By exploring interests at an early age, it encourages children to take an active pursuit of their passion – and perhaps eventually turn it into profit. Visit museums or parks, check books out of the library – anything to help cultivate their genius.

2. Try different stuff.

“If at first you don’t succeed…” It’s a good quote for a reason. Help potential profiteers learn this for themselves by encouraging learning by trial and error. Keep trying plans or products until they find the one that excites them into entrepreneurship.

3. Discuss values.

Equip them with the tools they need to make important decisions by discussing ethics and the importance of playing fair and being honest – on the field, in life and in business.

4. Make a business plan.

A business plan needn’t be long – a one-page plan should work for most efforts. By answering the below questions, teens will be able to clearly define their products, customers and advantages:

What business am I in?
Who are my customers?
How will my customers know about me?
How am I different?

5. Ask questions.

Enforce the need to think everything through early by asking questions – even if they may be hard for young people to answer. And remember: Be careful to come across as a partner, not as a nag! During this step, you should discuss materials, inventory, funding and budgeting.

6. Use the Internet.

From research to retail to advertising, the Internet is an important tool for fledgling businesses. Many teens have a marked advantage here, as they’re better online than any generation before them. Remember, always monitor site usage and message board posts!

7. Serve others.

It’s important that children have a plan that includes giving back to the world. Does the business offer a product or service that those less fortunate would benefit from? If so, work or product could be given away for free or at cost. If not, discuss setting aside a portion of the profits for a reputable organization that helps those in need.

8. Film a commercial.

This step is fun, and the confidence that children get from being on screen is amazing. Brainstorm ideas – from serious to silly – write a script and enlist the help of friends and family to round out the cast.

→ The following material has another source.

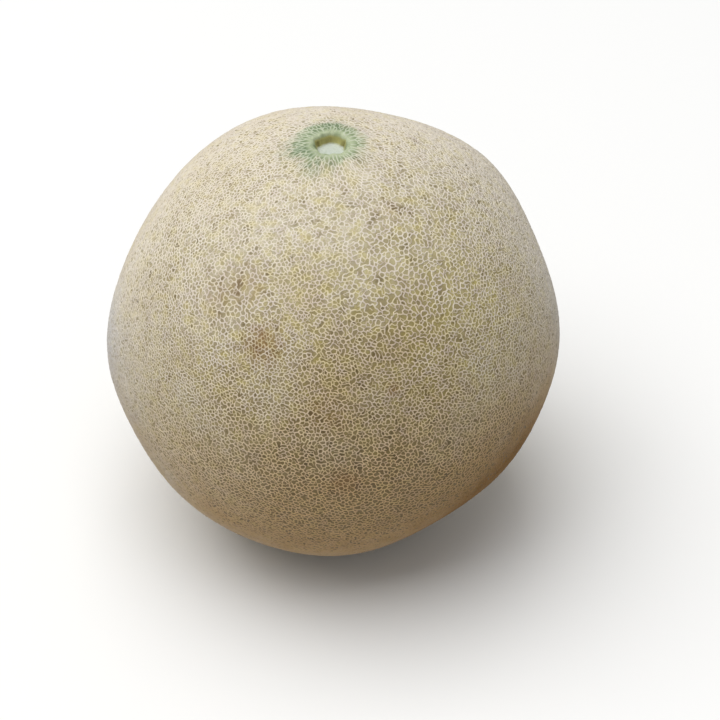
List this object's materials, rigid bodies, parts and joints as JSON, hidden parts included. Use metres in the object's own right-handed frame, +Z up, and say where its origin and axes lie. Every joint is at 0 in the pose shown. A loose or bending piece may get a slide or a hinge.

9. Develop a marketing plan.

Even the youngest entrepreneur should be actively involved in sales from day one. Ask them to develop a plan – and encourage them to think big (“no” should not be a part of this step!). Guide them to consider promotional or partnership opportunities; community stores or leaders who would allow advertising/product placement; advertising activities and more.

10. Define a style.

All children are leaders: They just have different styles and a unique selling point. Help fine-tune that style by building a leadership platform based on individual strengths and weaknesses.

These 10 tips are a great way to kick off what will hopefully be a long and successful business endeavor. But remember: Just as every child is unique, so is every business and every plan. There are no rules – other than to have fun, work hard and continue to learn and grow along the way. Good luck!